Topic: degrees of polynomials
Kevin Buzzard (Sep 07 2018 at 11:46):
@Chris Hughes told me a while ago that the degree of a polynomial is a bit of a nightmare, because the zero polynomial has degree -1 or -infinity or something, and these are not nats. It seems that he went with
with_bot nat and
nat (with nat_degree of 0 being 0). I am now faced with goals like
hf : ¬f = 0, hg : ¬g = 0, hd : nat_degree f < nat_degree g, ⊢ degree f + ↑(nat_degree g - nat_degree f) = degree g
There's a lemma saying that if
f is non-zero then
degree f = ↑(nat_degree f) but if I go down that route then I can't seem to use
nat.cast_add etc, probably because although
with_bot nat is an add_monoid, the coercion is not the usual one from nat to an add_monoid with a 1, it's like the coercion from nat to int. I think that this may mean that all of the lemmas of the form
↑(m+n)=↑m+↑n for add, mul, le etc all need to be written by hand for this coercion from nat to
with_bot nat, just like we have
int.coe_nat_add etc. Am I correct?
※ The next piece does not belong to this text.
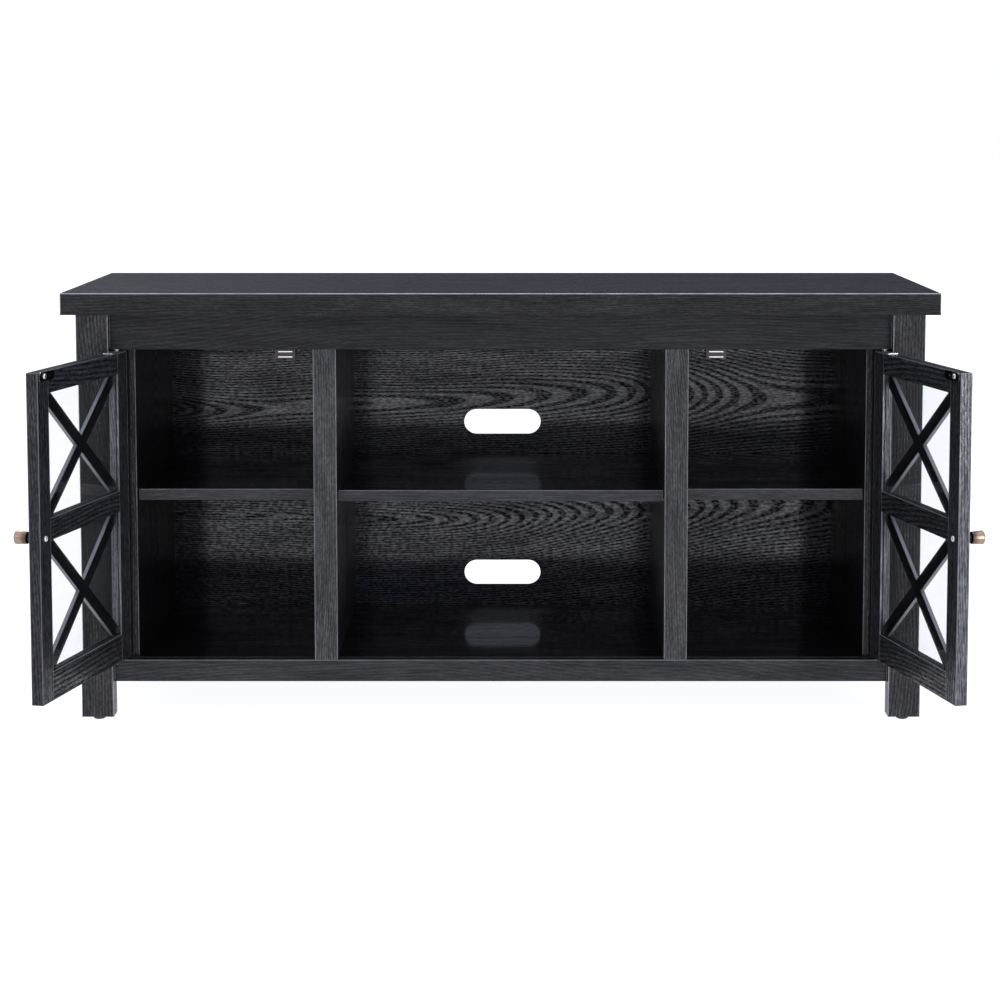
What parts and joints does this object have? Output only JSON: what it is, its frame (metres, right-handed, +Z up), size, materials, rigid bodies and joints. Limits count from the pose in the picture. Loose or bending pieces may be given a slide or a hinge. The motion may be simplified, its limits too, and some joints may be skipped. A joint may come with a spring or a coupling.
{
  "type": "media cabinet",
  "caption": "Low black oak cabinet on four legs: open shelved middle bay, shelved side bays behind framed glass doors with crossed bars, cable slots in the back.",
  "frame": {"origin": "on the floor, in the middle of the box around the cabinet with both doors standing open", "axes": "+X to the right seen from the front, +Y to the back, +Z up"},
  "size_m": [1.2548, 0.6328, 0.604],
  "materials": {
    "black_oak": "black embossed oak laminate, satin",
    "fibreboard": "raw fibreboard",
    "beech": "planed beech",
    "zinc": "bright zinc plate",
    "nickel": "bright nickel plate",
    "bronze": "antique bronze, satin",
    "brown_plastic": "moulded, satin",
    "ferrite": "sintered magnet",
    "black_plastic": "moulded, matt",
    "nylon": "natural nylon",
    "clear_glass": "clear float glass"
  },
  "bodies": {
    "case": {"top_panel": "black_oak", "apron": "black_oak", "bottom_rail": "black_oak", "top_battens": "black_oak", "front_leg_left": "black_oak", "front_leg_right": "black_oak", "rear_leg_left": "black_oak", "rear_leg_right": "black_oak", "side_board_left": "black_oak", "side_board_right": "black_oak", "side_panel_left": "black_oak", "side_panel_right": "black_oak", "side_spacers": "fibreboard", "bottom_panel": "black_oak", "partition_left": "black_oak", "partition_right": "black_oak", "shelf_left": "black_oak", "shelf_middle": "black_oak", "shelf_right": "black_oak", "back_panel": "black_oak", "support_leg_left": "black_oak", "support_leg_right": "black_oak", "foot_glides": "black_plastic", "dowels": "beech", "cam_bolts": "zinc", "cam_locks": "zinc", "base_screws": "zinc", "back_nails": "zinc", "shelf_pins": "nickel", "catch_housings": "brown_plastic", "catch_poles": "nickel", "catch_magnets": "ferrite", "catch_screws": "nickel", "pivot_bushes": "nylon"},
    "left_door": {"left_hinge_stile": "black_oak", "left_free_stile": "black_oak", "left_top_rail": "black_oak", "left_middle_rail": "black_oak", "left_bottom_rail": "black_oak", "left_upper_cross": "black_oak", "left_lower_cross": "black_oak", "left_glass": "clear_glass", "left_knob": "bronze", "left_knob_screw": "nickel", "left_strike_plate": "nickel", "left_pivot_plates": "nickel", "left_door_screws": "nickel"},
    "right_door": {"right_hinge_stile": "black_oak", "right_free_stile": "black_oak", "right_top_rail": "black_oak", "right_middle_rail": "black_oak", "right_bottom_rail": "black_oak", "right_upper_cross": "black_oak", "right_lower_cross": "black_oak", "right_glass": "clear_glass", "right_knob": "bronze", "right_knob_screw": "nickel", "right_strike_plate": "nickel", "right_pivot_plates": "nickel", "right_door_screws": "nickel"}
  },
  "joints": [
    {"name": "left_door_hinge", "type": "hinge", "parent": "case", "child": "left_door", "pos_m": [-0.5349, -0.05057, 0.30425], "axis": [0, 0, 1], "range_deg": [-1.5, 104]},
    {"name": "right_door_hinge", "type": "hinge", "parent": "case", "child": "right_door", "pos_m": [0.5349, -0.05057, 0.30425], "axis": [0, 0, -1], "range_deg": [-1.5, 104]}
  ]
}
I ask because I need them for Hilbert Basis and I may as well get on and do them if they need doing. Or am I missing a trick?
Chris Hughes (Sep 07 2018 at 11:49):
with_bot.coe_add is the lemma you need.
Kevin Buzzard (Sep 07 2018 at 11:49):
oh boy -- so I'm right but they're already there? Thanks Chris!
Last updated: May 14 2021 at 20:13 UTC